Frequently Asked Questions

What is an auto pallet?

"Auto pallet" describes any robotic or automated system that builds, breaks down, or handles pallet loads without manual labor. This includes palletizers (building outbound loads), depalletizers (breaking down inbound loads), or combined case picking and palletizing systems.

How much does an auto pallet robot cost?

Pricing varies by system type, payload capacity, and configuration. RaaS providers like Formic list palletizing systems starting around $5,450/month. Capital purchases are typically priced on request, with cost driven by payload requirements, throughput speed, vision and EOAT complexity, pattern software, and installation scope.

What is the difference between case picking and palletizing?

Case picking is selecting individual cases from a source location to fulfill an order. Palletizing is stacking those cases onto a pallet for storage or shipment. Auto pallet robotics can perform either task independently or both in sequence within the same system.

What end effectors are used in auto pallet case picking robots?
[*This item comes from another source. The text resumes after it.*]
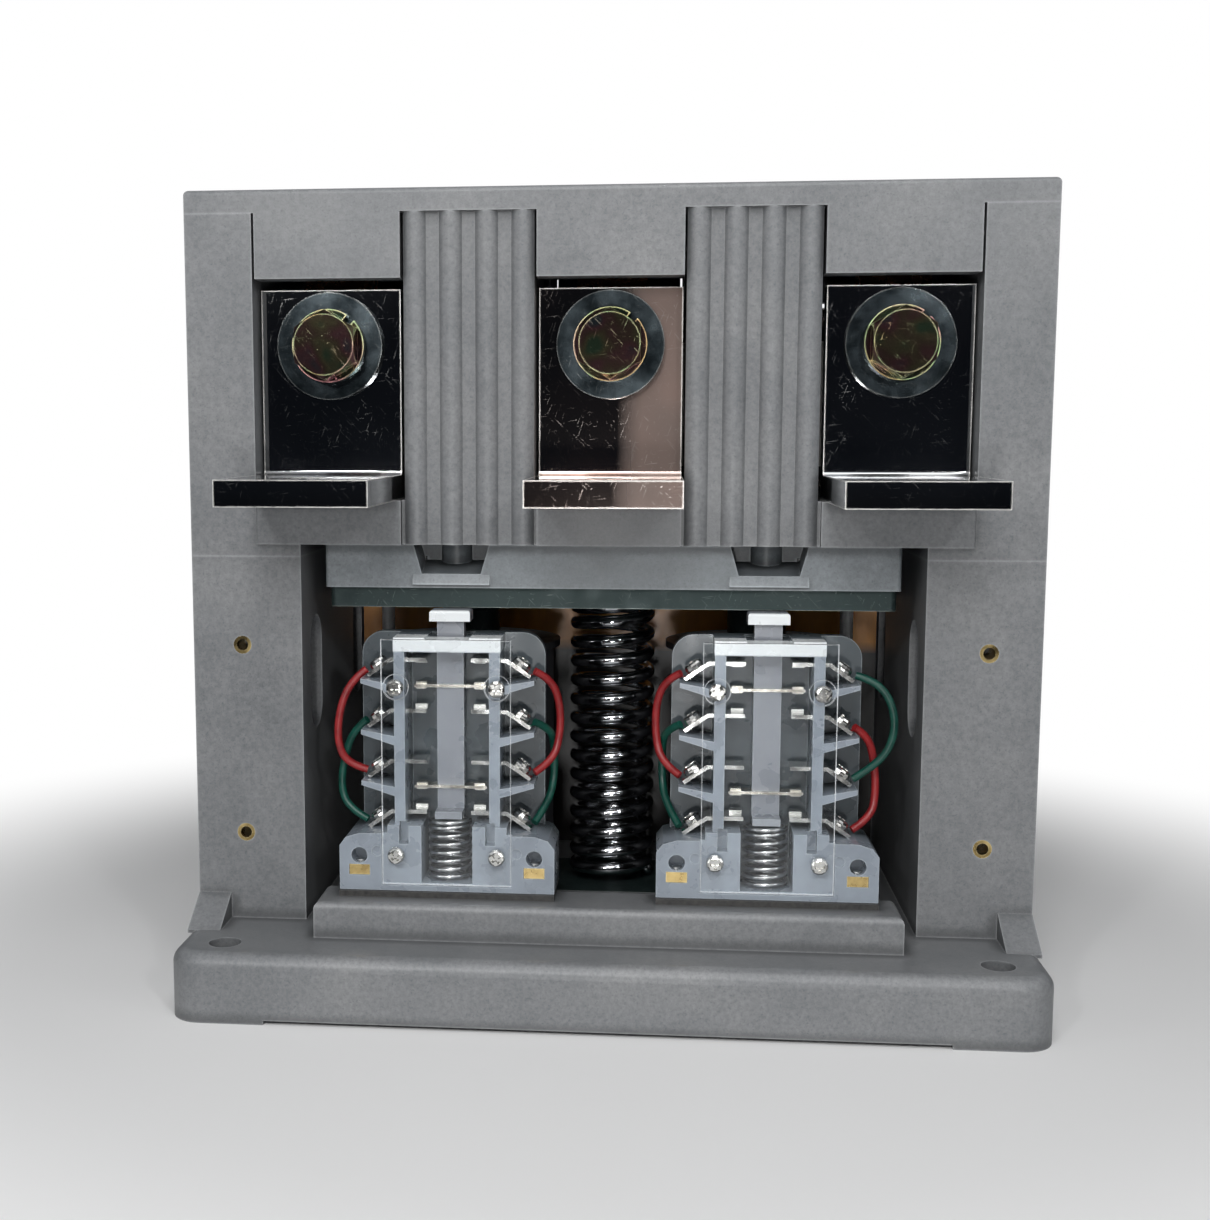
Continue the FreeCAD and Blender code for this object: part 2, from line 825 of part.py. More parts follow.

The three main types are vacuum cup grippers (smooth, rigid surfaces), mechanical clamp grippers (heavy or irregular cases), and fork-style tools (layer picking). EOAT selection depends on case surface, weight, fragility, and whether the application involves single-case or layer-level picks.

Can auto pallet robots handle mixed-SKU or irregularly shaped cases?

Robotic arm systems with 3D vision handle a range of SKU variability. However, extreme variation in case geometry or packaging type reduces cycle speed and reliability. Uniform case streams deliver the highest throughput and lowest exception rates.

How does auto pallet robotics integrate with an injection molding production line?

Auto pallet systems are positioned at the end of a molding line to receive packaged or bagged parts from a conveyor and stack them onto pallets in a continuous, automated sequence. The robot connects to the line's production controls, tracks pallet build progress, and can trigger downstream transport when a pallet is complete — eliminating the manual handoff step.